Researchers from the National Polytechnic University in the Ukraine take the view that mankind has little or no effect on global warming and that it is purely down to the flux of cosmic radiation (creating clouds). Basically, Vitaliy Rusov and colleagues run the analysis of the situation and deduce that the carbon dioxide content of the atmosphere has very little effect on global warming. Their observations suggest that global temperature increases are periodic when looking into the history of global and solar magnetic field fluctuations and the main culprit could be cosmic ray interactions with the atmosphere. Looking back over 750,000 years of palaeotemperature data (historic records of climatic temperature stored in ice cores sampled in the Northern Atlantic ice sheets), Rusov’s theory and data analysis draw the same conclusion, that global warming is periodic and intrinsically linked with the solar cycle and Earth’s magnetic field.
But how does the Sun affect the cosmic ray flux? As the Sun approaches “solar maximum” its magnetic field is at its most stressed and active state. Flares and coronal mass ejections become commonplace, as do sunspots. Sunspots are a magnetic manifestation, showing areas on the solar surface where the powerful magnetic field is up welling and interacting. It is during this period of the 11-year solar cycle that the reach of the solar magnetic field is most powerful. So powerful that galactic cosmic rays (high energy particles from supernovae etc.) will be swept from their paths by the magnetic field lines en-route to the Earth in the solar wind.

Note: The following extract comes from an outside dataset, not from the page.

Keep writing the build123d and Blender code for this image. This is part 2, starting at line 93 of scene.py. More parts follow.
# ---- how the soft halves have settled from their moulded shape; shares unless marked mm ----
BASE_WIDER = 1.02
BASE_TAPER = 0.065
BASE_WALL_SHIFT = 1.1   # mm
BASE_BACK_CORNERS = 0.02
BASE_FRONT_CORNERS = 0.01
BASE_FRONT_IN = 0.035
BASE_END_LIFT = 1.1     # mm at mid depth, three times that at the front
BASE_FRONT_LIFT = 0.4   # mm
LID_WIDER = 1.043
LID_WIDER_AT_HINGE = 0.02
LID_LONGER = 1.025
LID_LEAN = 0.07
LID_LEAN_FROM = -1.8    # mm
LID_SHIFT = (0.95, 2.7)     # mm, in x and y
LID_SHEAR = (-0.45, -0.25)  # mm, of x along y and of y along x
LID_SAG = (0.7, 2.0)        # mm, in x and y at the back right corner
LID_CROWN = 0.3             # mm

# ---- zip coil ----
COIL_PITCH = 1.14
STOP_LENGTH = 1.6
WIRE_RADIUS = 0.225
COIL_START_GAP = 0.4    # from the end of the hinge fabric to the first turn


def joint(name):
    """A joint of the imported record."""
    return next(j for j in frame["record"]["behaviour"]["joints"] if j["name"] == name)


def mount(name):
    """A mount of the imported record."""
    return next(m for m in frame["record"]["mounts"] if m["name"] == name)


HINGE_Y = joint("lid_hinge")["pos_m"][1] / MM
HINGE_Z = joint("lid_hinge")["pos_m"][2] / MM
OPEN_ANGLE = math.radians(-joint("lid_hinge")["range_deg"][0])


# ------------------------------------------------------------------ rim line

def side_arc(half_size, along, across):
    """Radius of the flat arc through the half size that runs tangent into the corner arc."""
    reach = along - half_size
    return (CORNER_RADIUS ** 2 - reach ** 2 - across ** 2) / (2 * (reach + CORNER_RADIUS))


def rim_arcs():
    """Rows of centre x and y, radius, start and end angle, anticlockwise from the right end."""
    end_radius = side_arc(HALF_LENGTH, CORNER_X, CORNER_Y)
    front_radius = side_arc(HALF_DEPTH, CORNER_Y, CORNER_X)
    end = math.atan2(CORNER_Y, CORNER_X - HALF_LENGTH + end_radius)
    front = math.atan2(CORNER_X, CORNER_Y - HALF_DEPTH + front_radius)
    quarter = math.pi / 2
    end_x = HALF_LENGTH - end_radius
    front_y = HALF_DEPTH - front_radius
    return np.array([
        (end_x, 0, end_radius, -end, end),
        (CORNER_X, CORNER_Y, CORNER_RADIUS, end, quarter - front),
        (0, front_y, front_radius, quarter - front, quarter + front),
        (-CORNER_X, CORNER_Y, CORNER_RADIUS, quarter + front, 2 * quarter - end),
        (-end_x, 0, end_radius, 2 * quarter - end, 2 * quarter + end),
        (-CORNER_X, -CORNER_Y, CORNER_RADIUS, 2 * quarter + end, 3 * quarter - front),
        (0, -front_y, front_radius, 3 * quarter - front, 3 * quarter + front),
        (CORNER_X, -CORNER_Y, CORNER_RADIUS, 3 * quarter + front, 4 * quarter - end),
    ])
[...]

It is on this premise that the Ukrainian research is based. Cosmic ray flux incident on the Earth’s atmosphere is anti-correlated with sunspot number – less sunspots equals an increase in cosmic ray flux. And what happens when there is an increase in cosmic ray flux? There is an increase in global cloud cover. This is the Earth’s global natural heat shield. At solar minimum (when sunspots are rare) we can expect the albedo (reflectivity) of the Earth to increase, thus reducing the effect of global warming.
This is a nice bit of research, with a very elegant mechanism that could physically control the amount of solar radiation heating the atmosphere. However, there is a lot of evidence out there that suggests carbon dioxide emissions are to blame for the current upward trend of average temperature.
Prof. Terry Sloan and Prof. Sir Arnold Wolfendale from the University of Lancaster and University of Durham, UK step into the debate with the publication “Testing the proposed causal link between cosmic rays and cloud cover“. Using data from the International Satellite Cloud Climatology Project (ISCCP), the UK-based researchers set out to investigate the idea that the solar cycle has any effect on the amount of global cloud cover. They find that cloud cover varies depending on latitude, demonstrating that in some locations cloud cover/cosmic ray flux correlates in others it does not. The big conclusion from this comprehensive study states that if cosmic rays in some way influence cloud cover, at maximum the mechanism can only account for 23 percent of cloud cover change. There is no evidence to suggest that changes in the cosmic ray flux have any effect on global temperature changes.
The cosmic-ray, cloud-forming mechanism itself is even in doubt. So far, there has been little observational evidence of this phenomenon. Even looking at historical data, there has never been an accelerated increase in global temperature rise than the one we are currently observing.
So could we be clutching at straws here? Are we trying to find answers to the global warming problem when the answer is already right in front of us? Even if global warming can be amplified by natural global processes, mankind sure ain’t helping. There is a known link between carbon dioxide emission and global temperature rise whether we like it or not.
Perhaps taking action on carbon emissions is a step in the right direction while further research is carried out on some of the natural processes that can influence climate change, as for now, cosmic rays do not seem to have a significant part to play.